Nguyen points out that companies like Blizzard and Valve have big teams pumping out patch after patch, almost to the end of time, to improve game balance for competitive multiplayer. "So it would be impossible for a few guys who are working on an indie game to balance it, especially if all we're doing is playing amongst ourselves," he explains.  

They don't just watch the chat for random feedback, either; often they'll seek out feedback on specific things after one of the regular community-run tournaments (which are likewise incubated and organized via a sub-channel in the official Discord), then push out a patch and ask Discord users to provide more feedback before releasing another patch soon after. 

A great hub point, but not a total solution

"Our game not just a boxed product — it's a service. Discord is the same way."

Nguyen thinks of Pocketwatch's Discord channel as akin to the heart of the community — a central hub, run in association with their official Twitch channel, where people just hearing about Tooth and Tail for the first time are directed to go, and from which fans can branch off and build communities in other pockets of the Internet such as Steam, Twitter, and Reddit. 

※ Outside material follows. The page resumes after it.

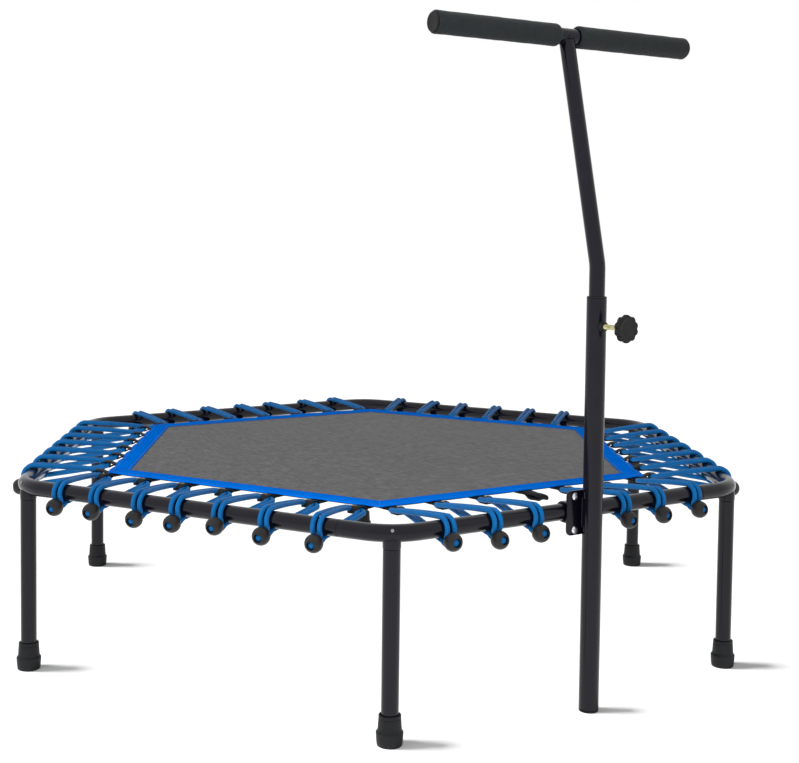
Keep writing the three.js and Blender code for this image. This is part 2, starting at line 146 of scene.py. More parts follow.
class Form:
    """Points, faces and texture coordinates of a piece that is being made."""

    def __init__(self):
        self.points = []
        self.faces = []
        self.uvs = []

    def skin(self, rows, ring=True, loop=False, caps=False):
        """Faces over rows of points. A ring closes each row, a loop joins the last row to the first."""
        base = len(self.points)
        width = len(rows[0])
        travel = [0.0]
        for row, following in zip(rows, rows[1:] + rows[:1]):
            travel.append(travel[-1] + (following[0] - row[0]).length)
        for row in rows:
            self.points.extend(row)
        for i in range(len(rows) if loop else len(rows) - 1):
            low = base + i * width
            high = base + (i + 1) % len(rows) * width
            for j in range(width if ring else width - 1):
                k = (j + 1) % width
                self.faces.append((low + j, low + k, high + k, high + j))
                u0, u1 = j / width, (j + 1) / width
                v0, v1 = travel[i], travel[i + 1]
                self.uvs.append([(u0, v0), (u1, v0), (u1, v1), (u0, v1)])
        if caps:
            for start in (base, base + (len(rows) - 1) * width):
                self.faces.append(tuple(range(start, start + width)))
                self.uvs.append([(0.5, 0.0)] * width)
        return self

    def move(self, matrix):
        self.points = [matrix @ point for point in self.points]
        return self

    def add(self, other):
        base = len(self.points)
        self.points.extend(other.points)
        self.faces.extend(tuple(base + i for i in face) for face in other.faces)
        self.uvs.extend(other.uvs)
        return self


def piece(name, form, slot, body="frame", replaces=(), material=None, sharp=32, bevel=0):
    """Turns a form into an object that rides on a body, with the finish of a material slot."""
    mesh = bpy.data.meshes.new(name)
    mesh.from_pydata([tuple(point) for point in form.points], [], form.faces)
    layer = mesh.uv_layers.new(name="UVMap")
    for polygon, corners in zip(mesh.polygons, form.uvs):
        for loop, uv in zip(polygon.loop_indices, corners):
            layer.data[loop].uv = uv
    work = bmesh.new()
    work.from_mesh(mesh)
    bmesh.ops.remove_doubles(work, verts=work.verts, dist=1e-6)
    bmesh.ops.recalc_face_normals(work, faces=work.faces)
    work.to_mesh(mesh)
    work.free()
    mesh.shade_smooth()
    mesh.set_sharp_from_angle(angle=math.radians(sharp))
    mesh.materials.append(material or LOOKS[slot])
    thing = added(name, mesh)
    if bevel:
        rounding = thing.modifiers.new("edges", "BEVEL")
        rounding.width = bevel
        rounding.segments = 2
        rounding.limit_method = "ANGLE"
        rounding.angle_limit = math.radians(40)
    if body:
        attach(thing, body)
    if replaces:
        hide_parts(*replaces)
    return thing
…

Rivas also believes that even if used as the nucleus for a game's community, both within (via voice chat) and outside of the game, Discord needs to part of a larger strategy. He argues that these days it's important to cast a wide net, "to engage on as many platforms as possible," no matter how big or small your studio, because that's how you'll reach your audience.


Tooth and Tail 

"We want to attempt to grow and develop this stuff before the game is out, obviously — which we've done," explains Rivas. "But also post-launch. Our game not just a boxed product — it's a service. Discord is the same way. So we just don't want to be complacent. And for the time being we're trying to engage as many people as possible."